Epic drama set thousands of years before the events of J.R.R. Tolkien's 'The Hobbit' and 'The Lord of the Rings' follows an ensemble cast of characters, both familiar and new, as they confront the long-feared re-emergence of evil to Middle-earth. (from IMDb)
It has been nearly 85 years since the beloved professor J.R.R. Tolkien first published The Hobbit, introducing us to the grand world of Arda and the stories of its Middle-earth. Within this children's book, he explored deep concepts of loyalty, friendship, and honor, as well as a very potent struggle between good and evil. These ideas and realms were further investigated two decades later through his more adult-oriented sequel trilogy, The Lord of the Rings.
While long considered the father of modern fantasy, Tolkien has enjoyed a triumphant resurgence over the past twenty years as a result of Peter Jackson's much-lauded film adaptation of The Lord of the Rings trilogy (and later The Hobbit, albeit to a lesser degree). These films, along with their associated merchandise, video games, board games, and other media have resulted in Middle-earth becoming one of the most marketable and profitable franchises of the twenty-first century.
While these four books were the only ones Tolkien published during his lifetime, he wrote tens of thousands of pages documenting the stories and histories of his worlds. Many of these, such as Unfinished Tales and The Silmarillion, would be posthumously edited and published by his son, Christopher Tolkien. While the original rights to these other literary works remain unsold, the "appendices" to The Lord of the Rings trilogy were available for purchase. These appendices contain many fragments of information about Middle-earth, its creation, and the history of the elves, dwarves, and even the forging of the twenty eponymous rings of power.
Many waves were made when Amazon first announced the acquisition of these rights and set out to produce the most expensive TV series ever created. Further waves have come in relation to Amazon's recent push towards various political and social ideologies, many of which are far out of line with Tolkien's Catholicism and personal values. The (predictable) barrage of social media smut and clickbait headlines struck long before the first trailer dropped, leading to a controversial debut where nearly all critiques skewed on either far end of the spectrum. Allegations of "wokeness," anti-religiosity, and racism have been slung back and forth without end. However, the first eight-episode season has now passed its halfway point. As the vitriol has slowly begun to quell, it is now far more possible to evaluate the series based on its own merits, rather than by the regurgitations of assorted culture warriors.

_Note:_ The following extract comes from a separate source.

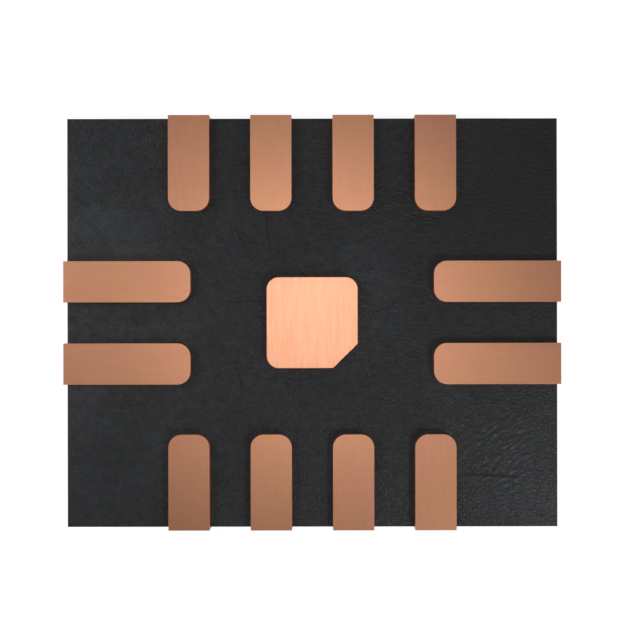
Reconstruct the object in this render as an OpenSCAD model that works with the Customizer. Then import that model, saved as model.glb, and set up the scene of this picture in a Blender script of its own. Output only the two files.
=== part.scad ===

The Rings of Power takes place in Tolkien's Second Age, set roughly five thousand years before the events of The Fellowship of the Ring. A handful of familiar characters from the books and films greet the audience, such as Galadriel and Elrond. Furthermore, the unimaginably beautiful cinematography and style recognizant of Jackson's films continues to draw in the audience at the launch of this series. Furthermore, the original composer of The Lord of the Rings films, Howard Shore, returned to consult and partially compose the music for The Rings of Power, while television veteran Bear McCreary (a personal favorite) has taken on the brunt of the music composition. His themes and motifs are majestic, and even those who don't intend to watch the series would do well to listen to the orchestrated soundtrack, which serves as a new benchmark for quality scoring.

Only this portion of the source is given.